A consummate cultivator of mood, Hye Jin brings Before I Die back to its introverted origins to conclude. The penultimate “Sunday ASAP” throws on the brakes with a slightly slower, sample-heavy mixture, before she concludes with the aqueous and daydreaming “i jus wanna be happy”. With this final track, she brings it all back to square one: a young woman, satisfied making music alone in her room, but dreaming of profound happiness – whether that comes in the form of career success, physical pleasure, romantic love, or reconnecting with family.

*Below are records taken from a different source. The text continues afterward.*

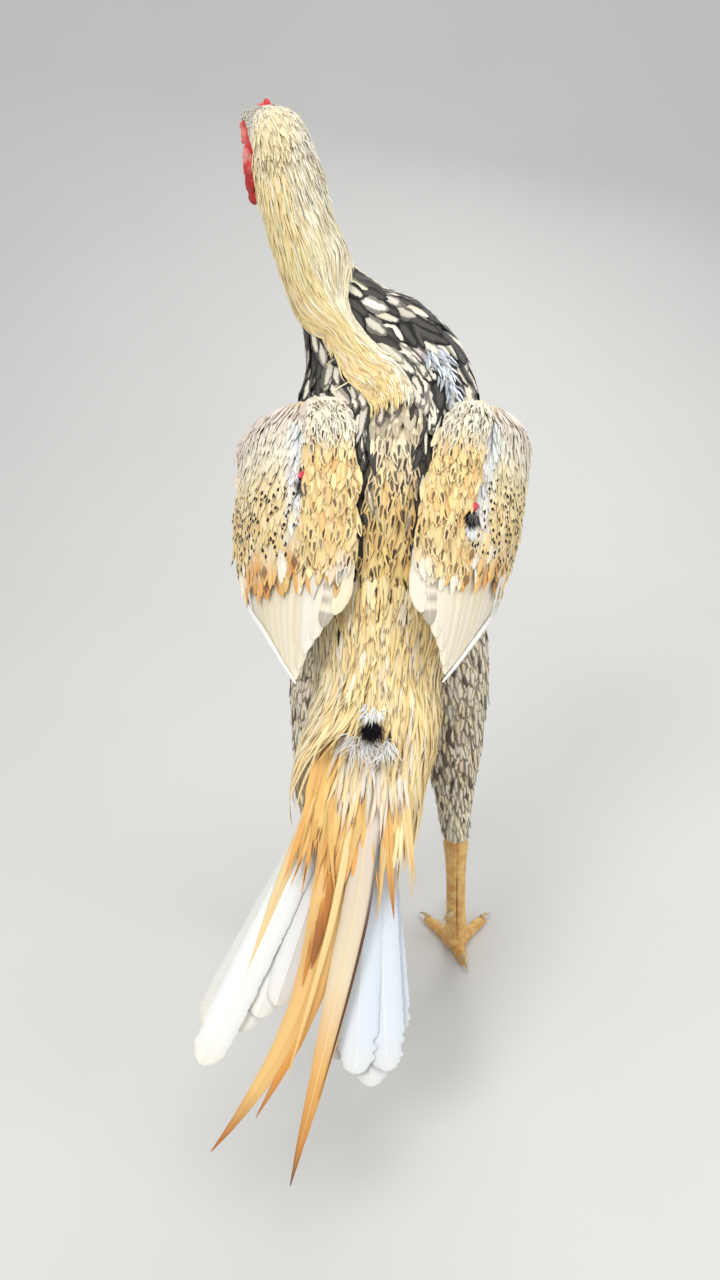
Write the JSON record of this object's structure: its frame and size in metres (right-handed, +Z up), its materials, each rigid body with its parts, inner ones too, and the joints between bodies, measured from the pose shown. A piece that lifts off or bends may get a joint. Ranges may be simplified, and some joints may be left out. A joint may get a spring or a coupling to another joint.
{
  "type": "aseel rooster model",
  "caption": "Life-size still model of an aseel rooster standing upright, wings held a little off its back, neck leaning to its left and tail drooping.",
  "frame": {"origin": "On the floor, under the middle of the bird's whole box", "axes": "+Z up, +Y the way the bird faces, +X to its right"},
  "size_m": [0.2526, 0.45, 0.7578],
  "materials": {
    "cream_feather": "soft layered cream feathers",
    "spangled_feather": "soft feathers, cream laced with black",
    "golden_feather": "long golden-orange feathers with white ones under them",
    "red_skin": "bare red skin, finely wrinkled",
    "leg_scale": "yellow to orange-brown scales",
    "horn": "satin horn",
    "eye": "wet, pale pearl iris"
  },
  "bodies": {
    "root": {"head": "red_skin", "comb": "red_skin", "earlobe_left": "red_skin", "earlobe_right": "red_skin", "dewlap": "red_skin", "eye_left": "eye", "eye_right": "eye", "bill_upper": "horn", "bill_lower": "horn", "neck": "cream_feather", "torso": "spangled_feather", "rump": "cream_feather", "tail": "golden_feather", "wing_left": "cream_feather", "wing_right": "cream_feather", "thigh_left": "spangled_feather", "thigh_right": "spangled_feather", "shank_left": "leg_scale", "shank_right": "leg_scale", "foot_left": "leg_scale", "foot_right": "leg_scale", "spur_left": "horn", "spur_right": "horn", "claw_left_middle": "horn", "claw_left_inner": "horn", "claw_left_outer": "horn", "claw_left_hind": "horn", "claw_right_middle": "horn", "claw_right_inner": "horn", "claw_right_outer": "horn", "claw_right_hind": "horn"}
  },
  "joints": []
}
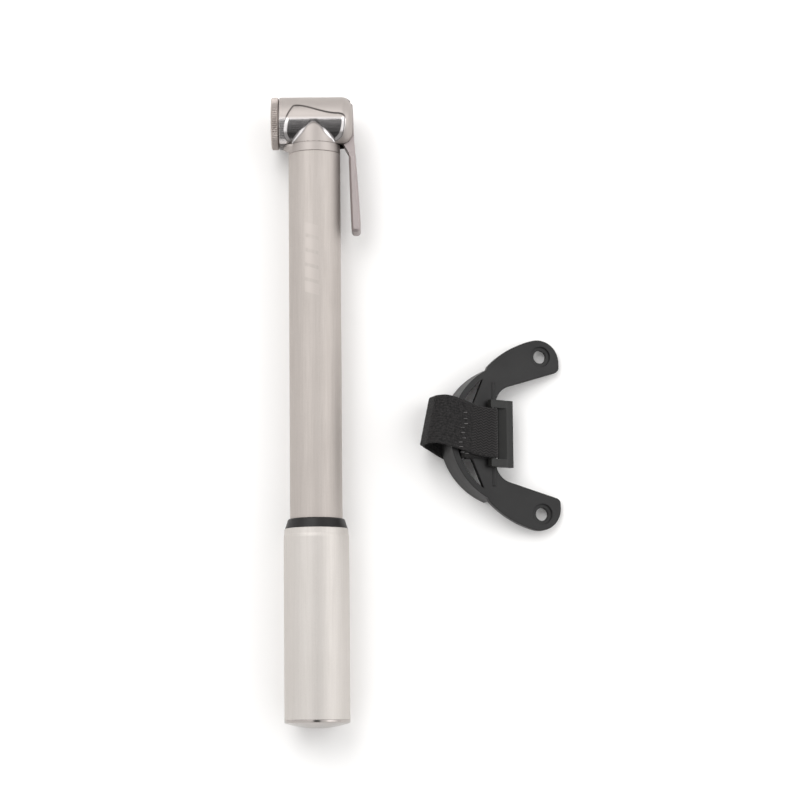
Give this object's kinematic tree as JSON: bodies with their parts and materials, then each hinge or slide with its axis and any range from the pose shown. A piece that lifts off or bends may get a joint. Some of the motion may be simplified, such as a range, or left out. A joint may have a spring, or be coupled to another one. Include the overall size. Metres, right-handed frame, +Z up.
{
  "type": "bicycle mini pump",
  "caption": "Slim bicycle hand pump with a knurled valve cap, thumb lock lever and pull handle, with its curved frame bracket and hook-and-loop strap lying beside it.",
  "frame": {"origin": "on the barrel's axis, half way along the bare tube between the head's neck and the handle's collar", "axes": "+Y along the barrel towards the head, +X away from the valve mouth towards the lever, +Z up off the table with the pump lying on its side"},
  "size_m": [0.1158, 0.2554, 0.0262],
  "materials": {
    "tube_silver": "bead-blasted and anodised silver",
    "head_silver": "satin with polished flanks",
    "handle_silver": "bead-blasted and anodised silver, lighter than the barrel",
    "lever_silver": "bead-blasted and anodised silver",
    "knurl_silver": "straight-knurled, anodised silver",
    "cap_polished": "turned and polished",
    "rod_silver": "drawn and anodised",
    "steel": "zinc plated",
    "brass": "machined",
    "rubber_black": "matte",
    "collar_black": "moulded, satin",
    "plastic_black": "moulded",
    "plastic_white": "moulded, slippery",
    "bracket_black": "moulded, faintly grained",
    "webbing_black": "woven webbing with sewn hook-and-loop faces",
    "buckle_black": "moulded, semi-gloss"
  },
  "bodies": {
    "pump_body": {"barrel": "tube_silver", "head_body": "head_silver", "lever_pin": "steel", "neck_seal": "rubber_black", "check_valve_seat": "brass", "check_valve_spring": "steel", "valve_gland": "rubber_black", "rod_guide": "plastic_black", "rod_bumper": "rubber_black"},
    "handle": {"handle_sleeve": "handle_silver", "handle_collar": "collar_black", "end_cap": "cap_polished", "end_plug": "plastic_black", "rod_screw": "steel", "piston_rod": "rod_silver", "piston_head": "plastic_black", "piston_cup": "rubber_black", "piston_glide_ring": "plastic_white", "piston_screw": "steel"},
    "lever": {"thumb_lever": "lever_silver"},
    "plunger": {"gland_plunger": "plastic_black", "plunger_seal": "rubber_black"},
    "check_ball": {"check_valve_ball": "steel"},
    "cap_carrier": {"cap_washer": "plastic_white"},
    "cap": {"valve_cap": "knurl_silver"},
    "bracket": {"mounting_bracket": "bracket_black", "strap": "webbing_black"},
    "buckle": {"strap_buckle": "buckle_black"}
  },
  "joints": [
    {"name": "handle_stroke", "type": "slide", "parent": "pump_body", "child": "handle", "axis": [0, -1, 0], "range_m": [0, 0.187]},
    {"name": "lever_pivot", "type": "hinge", "parent": "pump_body", "child": "lever", "pos_m": [0.0108, 0.08855, 0], "axis": [0, 0, 1], "range_deg": [0, 90], "deforming": ["valve_gland"]},
    {"name": "plunger_slide", "type": "slide", "parent": "pump_body", "child": "plunger", "axis": [-1, 0, 0], "range_m": [0, 0.0016], "deforming": ["valve_gland"]},
    {"name": "check_valve_lift", "type": "slide", "parent": "pump_body", "child": "check_ball", "axis": [0, 1, 0], "range_m": [0, 0.0012], "stiffness_N_per_m": 50, "deforming": ["check_valve_spring"]},
    {"name": "cap_travel", "type": "slide", "parent": "pump_body", "child": "cap_carrier", "axis": [-1, 0, 0], "range_m": [0, 0.004]},
    {"name": "cap_turn", "type": "hinge", "parent": "cap_carrier", "child": "cap", "pos_m": [-0.0155, 0.08735, 0], "axis": [-1, 0, 0], "range_deg": [0, 1440]},
    {"name": "bracket_lift", "type": "slide", "parent": "pump_body", "child": "bracket", "axis": [0, 0, 1], "range_m": [0, 0.1]},
    {"name": "buckle_hinge", "type": "hinge", "parent": "bracket", "child": "buckle", "pos_m": [0.07063, -0.0403, 0.00053], "axis": [0, -1, 0], "range_deg": [0, 110]}
  ],
  "couplings": [
    {"joint": "plunger_slide", "follows": "lever_pivot", "m_per_rad": 0.0010186},
    {"joint": "cap_travel", "follows": "cap_turn", "m_per_rad": 0.00015915}
  ]
}
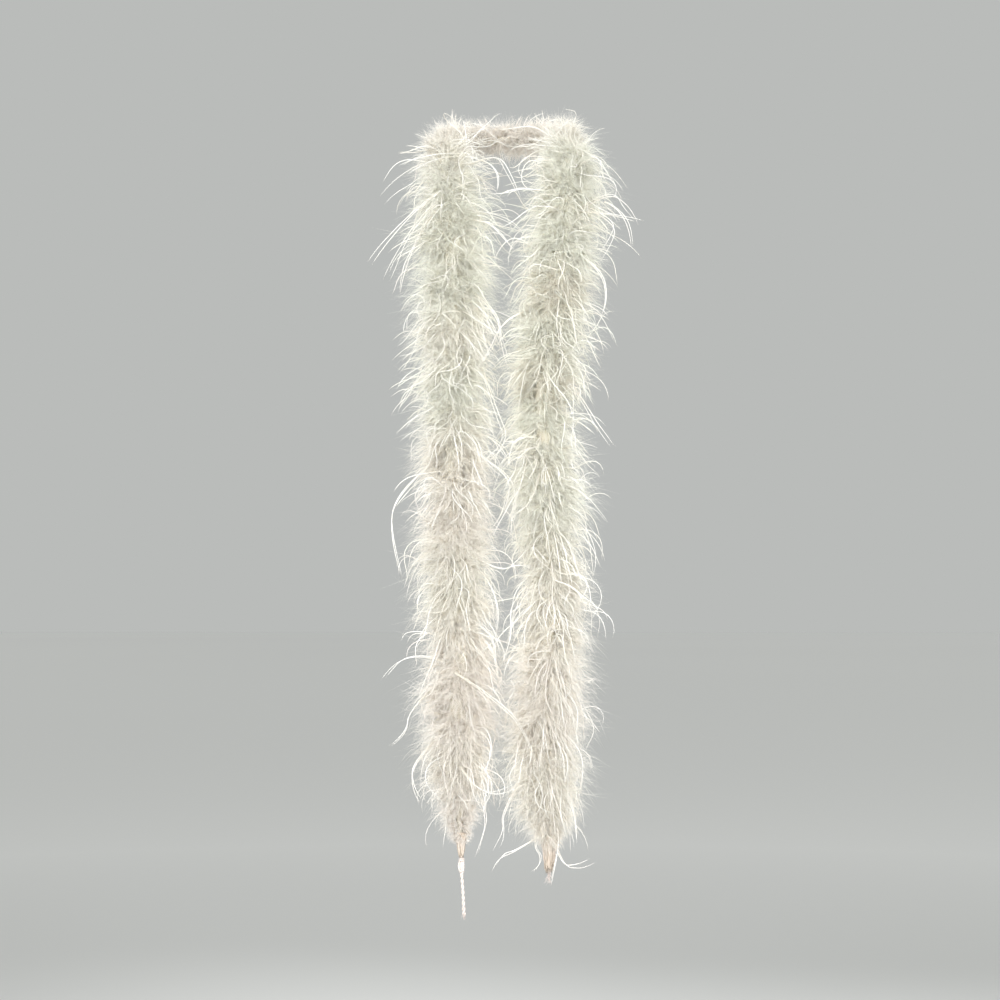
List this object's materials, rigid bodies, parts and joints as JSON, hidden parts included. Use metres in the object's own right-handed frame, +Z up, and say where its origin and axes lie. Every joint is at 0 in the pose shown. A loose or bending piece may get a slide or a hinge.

At times on Before I Die, her personality might seem inscrutable or unapproachable, but Hye Jin is just expressing herself honestly through her creativity. “I jus wanna be happy” is a reminder that she wants the same as anyone else, even if she might be more blunt or brash in her methods of acquiring it. Having been treated to a fairly unique record that shape-shifts through electronic tones all while giving us a clear view of her inner monologue, by the end we can’t help but want the same for her.